The 88 Generation student leaders' visit to Thailand has been a big eye-opener. No doubt they are in awe of the progress that Thailand has achieved and jump to the conclusion that Burma should copy its neighbor’s policies.
It would, however, be disastrous for Burma to mimic Thailand wholesale without looking at the entire labyrinth of political, social, economic, cultural and globalization issues that Thailand has had to negotiate, as well as looking at successive Thai governments’ history of struggles, mistakes, wins and losses.
Mya Aye and his group appear to see the positive side of Thailand, which is commendable, but they also need to study how Thai democratization took place and what form of democracy has developed up to this present day.
Then they should study the speeded-up process of industrialization that has occured in urban Thailand, leaving the rural population lagging behind. What were the consequences and complications of that policy?
In 2001, Thaksin Shinawatra became prime minster and quickly initiated a very effective poverty eradication program which successfully cut the national poverty level by 50 percent in four years. He was—and still is—immensely popular among upcountry Thais.
When Thaksin was ousted in a military coup, the rural folks rose up in droves to support the “Redshirt” cause which ultimately led to a national crisis and a state of near anarchy in the middle of Bangkok.
There are serious lessons to be learned from Burma's eastern neighbor. It is commendable that President Thein Sein has asked ex-premier Thaksin to lecture on poverty eradication. It's a noble gesture—however, the current situation in Burma differs greatly from that of Thaksin's era.
Thailand had a surplus during those years and the Thaksin government used part of it to help alleviate rural poverty. Whether Burma has that kind of resource is another matter.
If Thein Sein can pull it off by some means, such as through World Bank loans and the ADB, it may be able to prevent the kind of income disparity that has evolved in Thailand.
At this juncture, it is crucial that the national plan to industrialize be balanced with sustainable rural economy development. Learning from Thailand’s mistakes of the mid-2000s can ensure that Burma avoids a similar disaster.

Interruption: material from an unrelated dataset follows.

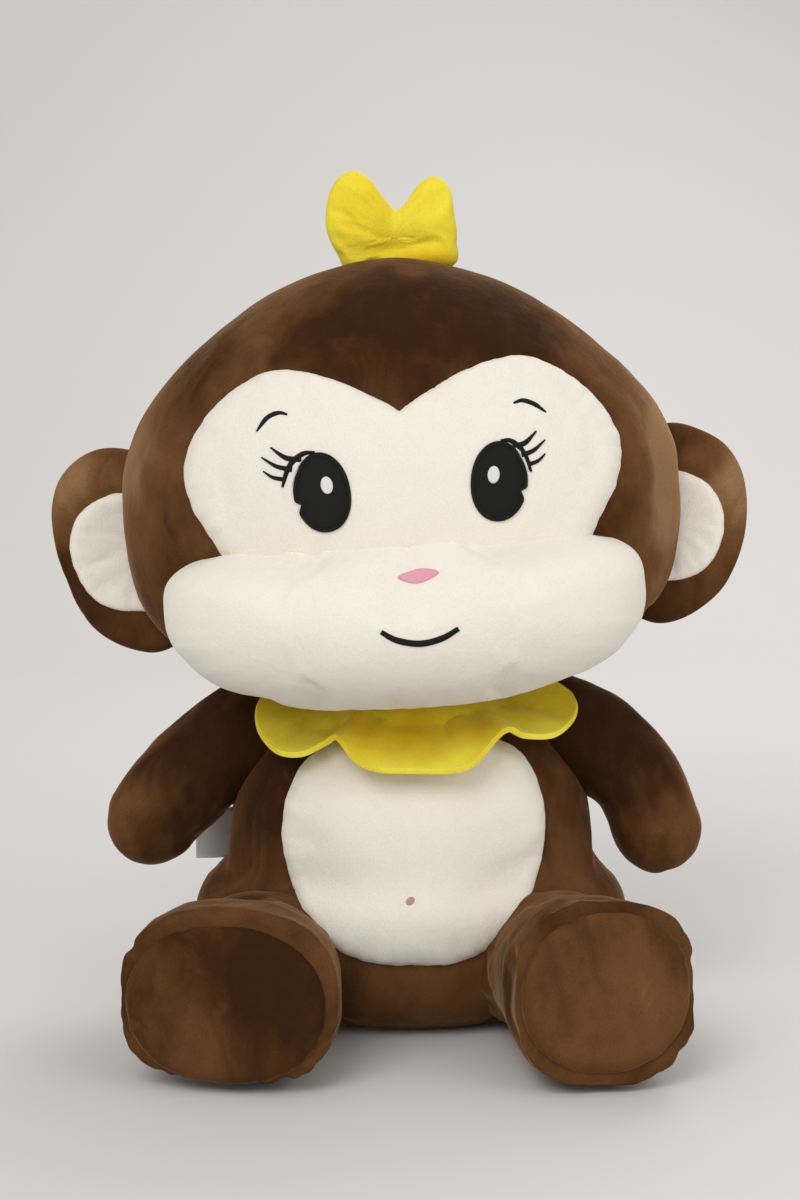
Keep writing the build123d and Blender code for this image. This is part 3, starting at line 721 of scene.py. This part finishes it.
def eye_pieces(side, sign, face):
    """One eye's thread, glint, lashes, lid line and brow."""
    centre = np.array([5.0 + sign * 39.3, -0.7])
    near = 1.0 if sign < 0 else 0.83

    def at(dx, dz, pull=1.0):
        return (centre[0] + sign * dx * pull, centre[1] + dz)

    shape = oval(centre, 12.8, 18.1, 160, lean=-sign * 7.0, power=2.12)
    away = np.linalg.norm(shape - np.array(at(12.4, -6.6)), axis=1)
    inward = centre - shape
    inward /= np.linalg.norm(inward, axis=1)[:, None]
    shape = shape + inward * (3.4 * np.clip(1 - away / 3.0, 0, 1) ** 0.8)[:, None]
    lidded = np.linalg.norm(shape - np.array(at(9.6, 10.6)), axis=1)
    shape = shape + inward * (1.5 * np.clip(1 - lidded / 10.0, 0, 1))[:, None]
    eye = patch(f"{side}_eye_thread", shape, face, black_thread, 0.9, 14, 1.2, 0.5, head_to_world)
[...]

Another caveat of Thai politics is that the military is very dominant despite the fact the constitution is supposedly democratic. Civilian governments in recent decades do not seem to be able to hold onto power in the political sphere.
The military is ubiquitous, in politics and in business, and during a crisis a military coup always appears to be the rule as opposed to the exception; so much so that nobody in Bangkok bats an eyelid during successive coups as most of them are bloodless.
It was also due to the dominance of the military that a very effective prime minister was ousted.
So it is very important for Burma to adopt some of Thailand's examples, both political and economic, but judiciously adapted to the unfolding situation in the country.
Burma may be several years behind—but it can use the benefit of hindsight to ensure that it avoids the mistakes of its neighbor.